On the basis of fifty-four elite interviews[1] with legislators, judges, attorneys, and civil society advocates as well as a state-by-state data survey, this Article examines the complex linkage between the two major penal trends in American society during the past decades: a declining use of capital punishment across the United States and a growing population of prisoners serving “life without the possibility of parole” or “LWOP” sentences. The main contribution of the research is threefold. First, the research proposes to redefine the boundary between life and death in relation to penal discourses regarding the death penalty and LWOP. LWOP is a chronic and latent form of ultimate punishment that strips life of its most valuable existential character.
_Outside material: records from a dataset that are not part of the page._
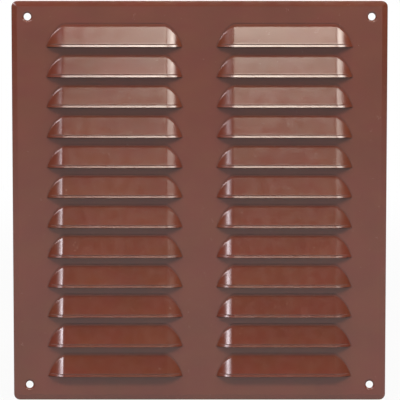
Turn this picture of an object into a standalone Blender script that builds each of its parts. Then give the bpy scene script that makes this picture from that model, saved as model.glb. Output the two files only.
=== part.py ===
# Pressed steel ventilation grille: a face plate with two columns of hooded louvres,
# and an insect screen bonded behind it.
# Metres, +Z up. The front faces -Y. The wall plane is y = 0.
# The origin is the middle of the rim's back edge, at the bottom.

from math import cos, floor, pi, radians, sin, tan

import bmesh
import bpy
from mathutils import Matrix

MM = 0.001

# Sheet and outline
PLATE_WIDTH = 235.0 * MM
PLATE_HEIGHT = 251.5 * MM
SHEET = 0.7 * MM
CORNER_RADIUS = 3.8 * MM
LEAST_CORNER_RADIUS = 0.25 * MM
CORNER_STEPS = 5

# Rim: the sheet slopes back, then turns square to the wall
RIM_BAND = 3.5 * MM
RIM_SLOPE_DEPTH = 2.4 * MM
RIM_SKIRT_DEPTH = 2.0 * MM

# Louvres: they fill the plate between its margins
COLUMNS = 2
SIDE_MARGIN = 21.8 * MM
TOP_MARGIN = 13.9 * MM
LEAST_BOTTOM_MARGIN = 14.0 * MM
COLUMN_GAP = 21.4 * MM
ROW_PITCH = 18.85 * MM
LOUVRE_HEIGHT = 14.75 * MM
FACE_ANGLE = radians(20.0)
BEND_HEIGHT = 2.3 * MM
LIP_HEIGHT = 1.6 * MM
LIP_STEP_HEIGHT = 0.45 * MM
LIP_STEP_OUT = 0.28 * MM
SLIT_CLEARANCE = 0.3 * MM
END_LENGTH = 10.4 * MM
END_START_ANGLE = radians(28.0)
END_STOP_ANGLE = radians(76.0)
END_STEPS = 7
BEND_STEPS = 2
# Towards the tips, where a hood is low, its bend and lip take these shares of its height
TIP_BEND_SHARE = 0.5
TIP_LIP_SHARE = 0.25
TIP_HEIGHT = 0.015 * MM

# Screw holes, each at the bottom of a pressed dimple
HOLE_INSET_X = 10.0 * MM
HOLE_INSET_Z = 9.85 * MM
HOLE_RADIUS = 2.3 * MM
DIMPLE_RADIUS = 3.5 * MM
DIMPLE_DEPTH = 0.9 * MM
HOLE_STEPS = 20

# Insect screen and the adhesive strips that hold it
SCREEN_THICKNESS = 0.4 * MM
SCREEN_CORNER = 2.0 * MM
STRIP_THICKNESS = 0.8 * MM
STRIP_WIDTH = 6.0 * MM
STRIP_CORNER = 0.8 * MM
STRIP_TO_LOUVRE = 1.2 * MM
MIDDLE_STRIP_WIDTH = 10.0 * MM
CLEARANCE = 0.3 * MM

# Finish of the mesh: steps round a small corner, and the angle from which an edge is sharp
SMALL_CORNER_STEPS = 3
SHARP_ANGLE = radians(20.0)

# Places worked out from the sizes above
FRONT_Y = -(RIM_SLOPE_DEPTH + RIM_SKIRT_DEPTH)
BOTTOM_Z = -SHEET / 2
TOP_Z = BOTTOM_Z + PLATE_HEIGHT
MIDDLE_Z = (BOTTOM_Z + TOP_Z) / 2
LOUVRE_LENGTH = (PLATE_WIDTH - 2 * SIDE_MARGIN - (COLUMNS - 1) * COLUMN_GAP) / COLUMNS
FIRST_CREASE_Z = TOP_Z - TOP_MARGIN
LAST_CREASE_LOWEST_Z = BOTTOM_Z + LEAST_BOTTOM_MARGIN + LOUVRE_HEIGHT
ROWS = 1 + floor((FIRST_CREASE_Z - LAST_CREASE_LOWEST_Z) / ROW_PITCH)
LAST_SLIT_Z = FIRST_CREASE_Z - (ROWS - 1) * ROW_PITCH - LOUVRE_HEIGHT - SLIT_CLEARANCE
SCREEN_SIDE_X = PLATE_WIDTH / 2 - SIDE_MARGIN + STRIP_TO_LOUVRE + STRIP_WIDTH
SCREEN_TOP_Z = FIRST_CREASE_Z + STRIP_TO_LOUVRE + STRIP_WIDTH
SCREEN_BOTTOM_Z = LAST_SLIT_Z - STRIP_TO_LOUVRE - STRIP_WIDTH
STRIP_FRONT_Y = FRONT_Y + SHEET + CLEARANCE
SCREEN_FRONT_Y = STRIP_FRONT_Y + STRIP_THICKNESS + CLEARANCE


def rounded_rectangle(width, height, radius, steps):
    """Points of a rectangle about (0, MIDDLE_Z) with round corners, anticlockwise from the right."""
    points = []
    for corner, (side_x, side_z) in enumerate([(1, 1), (-1, 1), (-1, -1), (1, -1)]):
        centre_x = side_x * (width / 2 - radius)
        centre_z = MIDDLE_Z + side_z * (height / 2 - radius)
        for step in range(steps + 1):
            angle = (corner + step / steps) * pi / 2
            points.append((centre_x + radius * cos(angle), centre_z + radius * sin(angle)))
    return points


def rim_loop(bm, inset, y):
    """A closed loop of vertices that follows the plate's outline at an inset from it."""
    points = rounded_rectangle(
        PLATE_WIDTH - 2 * inset,
        PLATE_HEIGHT - 2 * inset,
        max(CORNER_RADIUS - inset, LEAST_CORNER_RADIUS),
        CORNER_STEPS,
    )
    return [bm.verts.new((x, y, z)) for x, z in points]


def circle_loop(bm, centre_x, centre_z, radius, y):
    angles = [2 * pi * step / HOLE_STEPS for step in range(HOLE_STEPS)]
    return [bm.verts.new((centre_x + radius * cos(a), y, centre_z + radius * sin(a))) for a in angles]


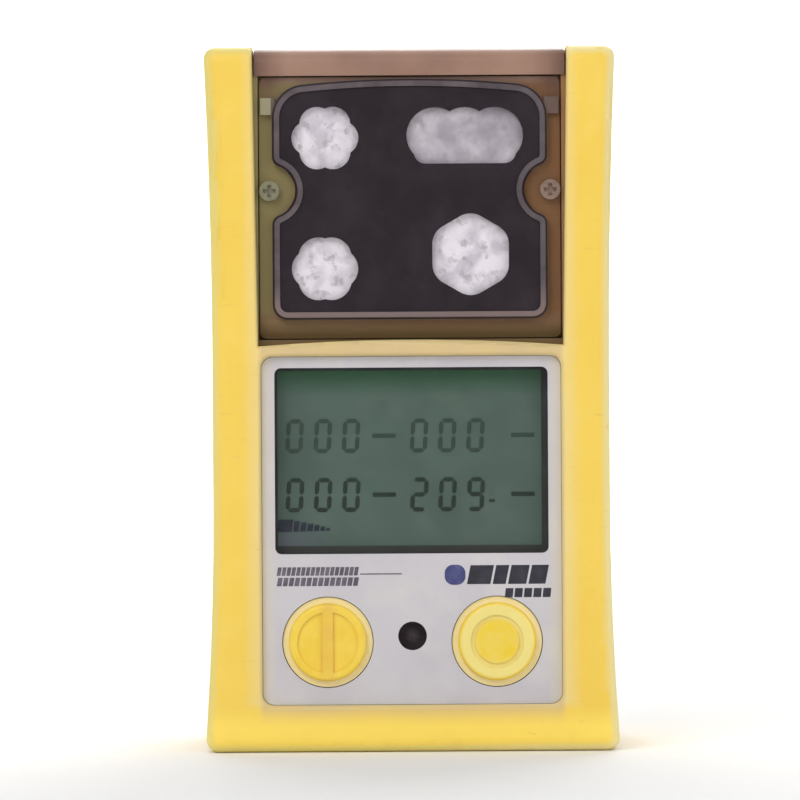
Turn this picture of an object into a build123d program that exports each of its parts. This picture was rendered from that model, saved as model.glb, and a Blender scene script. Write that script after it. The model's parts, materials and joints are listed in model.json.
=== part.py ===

Second, the findings explore the connection between the rise of LWOP and the nationwide campaign against capital punishment. It explains that the abolition campaign normalized and accentuated LWOP as a symbolic substitute for the death penalty. The research reveals the thorny ethical and moral dilemmas facing anti-death penalty activists at the forefront of the abolitionist movement. Third, this Article demonstrates that the judicial use of LWOP and capital punishment at the state level does not support the claim that the expansion of LWOP caused a decline in capital punishment. In sum, LWOP has not merely been employed as a penal punishment for the United States’ most incorrigible criminal offenders—it has also been used as a strategic instrument to reshape American penal politics.

[1] Elite interviewing or elite interview refers to a methodology to study elite members of society in superior positions in a given field or arena in society, be it business or politics. The field of study in this project involves criminal justice and law. See generally Victor Jupp, Elite Interviewing, in The SAGE Dictionary of Social Research Methods (2006); Jeffrey M. Berry, Validity and Reliability Issues In Elite Interviewing, 35 PS: Pol. Sci. & Pol. 679 (2002); David Richards, Elite Interviewing: Approaches and Pitfalls, 16 Pol. 199 (1996).